The Buddhists tell us, then, to watch the mind but not let it lead you astray into that place of "not enoughness". In the present moment, we already embody in the all that is. Watch the mind, quietly, and then see if you can surrender your thoughts to the heart which provides all that you require and can show you the way.

Wednesday, June 30, 2010

Who to give my change to?

There was the injured vet, (that's what his sign said) a clear plastic jug that once held candy, a top of a milk crate, which he stood behind while smoking. The woman with diabetes (it said so on her cardboard sign) crocheting hats in exchange for change. The two men, their incense smoking the air, who ask me every time that I pass, "Dollar to send poor kids to camp?" or "Dollar to feed a hungry child, just need $100 then I can go home." One tells me how pretty my smile is or how much he likes my hat. Another man, no front teeth, with a voice like port, strumming his guitar. Whatever he sings sounds blue. The young hobos, usually with dogs (Feed my dog! their signs say) dred locks, filthy calves, barefeet. The man that stands at in the middle of the median, unemployed (his sign says) needs money for food, and by the way, god bless.

Wednesday, June 23, 2010

First Summer's Day

On the first day of summer, I rise early and stretch towards the sun. Red looks at me from the floor raising one eyebrow and then another as if to say, "Are you done yet?" She is anxious for her walk. But I take the time to reach and bend, to bring summer into my bones and muscles, the deep joints of the hips, under the shoulder blades.
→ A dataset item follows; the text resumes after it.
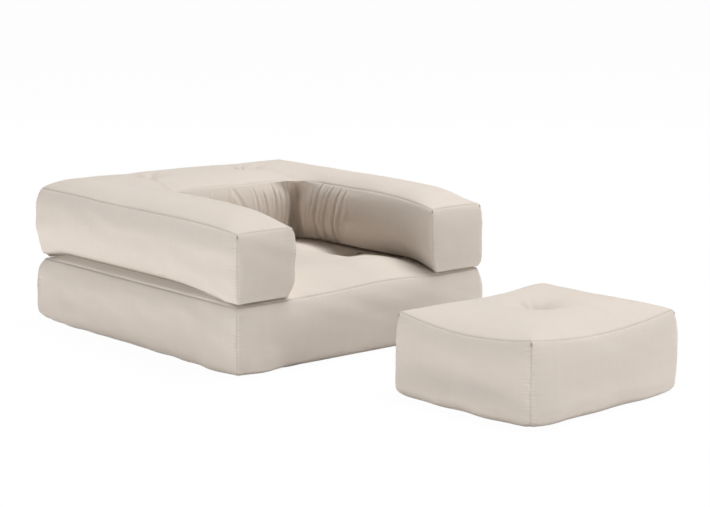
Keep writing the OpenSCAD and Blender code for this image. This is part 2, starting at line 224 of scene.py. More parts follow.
class Lattice:
    """The skin of a box-shaped lattice, as one closed net of quads with its lines at given shares."""

    def __init__(self, a, b, c):
        self.lines = [np.asarray(line, float) for line in (a, b, c)]
        shape = tuple(len(line) for line in self.lines)
        skin = np.zeros(shape, bool)
        for axis in range(3):
            for end in (0, -1):
                np.moveaxis(skin, axis, 0)[end] = True
        self.number = np.full(shape, -1)
        self.number[skin] = np.arange(skin.sum())
        self.shares = [line[i] for line, i in zip(self.lines, np.nonzero(skin))]
        self.faces = [
            (axis, end, np.take(self.number, end, axis)) for axis in range(3) for end in (0, -1)
        ]
        on_face = [(share == 0) | (share == 1) for share in self.shares]
        self.on_seam = sum(on.astype(int) for on in on_face) >= 2

    def quads(self):
        """Corner numbers of every quad, turned so that it faces outwards, and each quad's face."""
        found, face_of = [], []
        for n, (axis, end, net) in enumerate(self.faces):
            found.append(corner_rings(net, axis, end).reshape(-1, 4))
            face_of.append(np.full(len(found[-1]), n))
        return np.concatenate(found), np.concatenate(face_of)

    def softened(self, moves, times=3):
        """Moves with each face's inner ones drawn halfway to their four neighbours' mean, over and over."""
        for _ in range(times):
            for _, _, net in self.faces:
                part = moves[net]
                mean = (part[:-2, 1:-1] + part[2:, 1:-1] + part[1:-1, :-2] + part[1:-1, 2:]) / 4
                part[1:-1, 1:-1] = (part[1:-1, 1:-1] + mean) / 2
                moves[net] = part
        return moves

    def spread(self, moves, finer):
        """Moves of this skin's points carried to a finer lattice's, by smooth curves along each line."""
        out = np.zeros((finer.number.max() + 1, 3))
        for (axis, _, net), (_, _, fine_net) in zip(self.faces, finer.faces):
            u, v = [n for n in range(3) if n != axis]
            part = carried(moves[net], self.lines[u], finer.lines[u])
            part = carried(part.swapaxes(0, 1), self.lines[v], finer.lines[v]).swapaxes(0, 1)
            out[fine_net] = part
        return out


def carried(values, old, new):
    """Rows of values at the shares old, carried to the shares new by cubic curves with mean slopes."""
    slope = np.gradient(values, old, axis=0)
    i = np.clip(np.searchsorted(old, new) - 1, 0, len(old) - 2)
    run = (old[i + 1] - old[i])[:, None, None]
    t = ((new - old[i]) / (old[i + 1] - old[i]))[:, None, None]
    return (
        (2 * t**3 - 3 * t**2 + 1) * values[i] + (t**3 - 2 * t**2 + t) * run * slope[i]
        + (3 * t**2 - 2 * t**3) * values[i + 1] + (t**3 - t**2) * run * slope[i + 1]
    )


def outwards(points, quads):
    """Outward direction at each point: the mean of its quads' crossed diagonals."""
    p = points[quads]
    facing = np.cross(p[:, 2] - p[:, 0], p[:, 3] - p[:, 1])
    total = np.zeros_like(points)
    for corner in range(4):
        np.add.at(total, quads[:, corner], facing)
    return total / np.maximum(np.linalg.norm(total, axis=1), 1e-12)[:, None]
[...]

We take the trail by the river, not too many bugs, but lots of other dogs and their people. We all look goofy in our own way, the dogs with lathering tongues and lopsided grins, the people with floppy hats, mis-matched socks, glasses fogged with sweat. Red cries when another dog approaches even the old ones that limp along still happy to be a dog outside in the sun. She tolerates puppies who can't help but jump and nip at her red ears.

It is a good morning to drink hot sweet tea on the front steps, read the paper, take a nap.

It smells so fragrant, the day after a night of rain, the air rich with chamomile, pitch pine, unfolding ferns.

A good day to read a poem or two, Mary Oliver, to watch the dog sleep in the sun, wave at the young child next door drawing with chalk on the driveway.

There is time for more tea, writing in my journal (not the computer), talking on the phone with an old friend.

And late in the evening, when the peepers start to peep, the red wing black birds cease their chatter, the cattails rattle in the wind, a swim in the cool dark lake.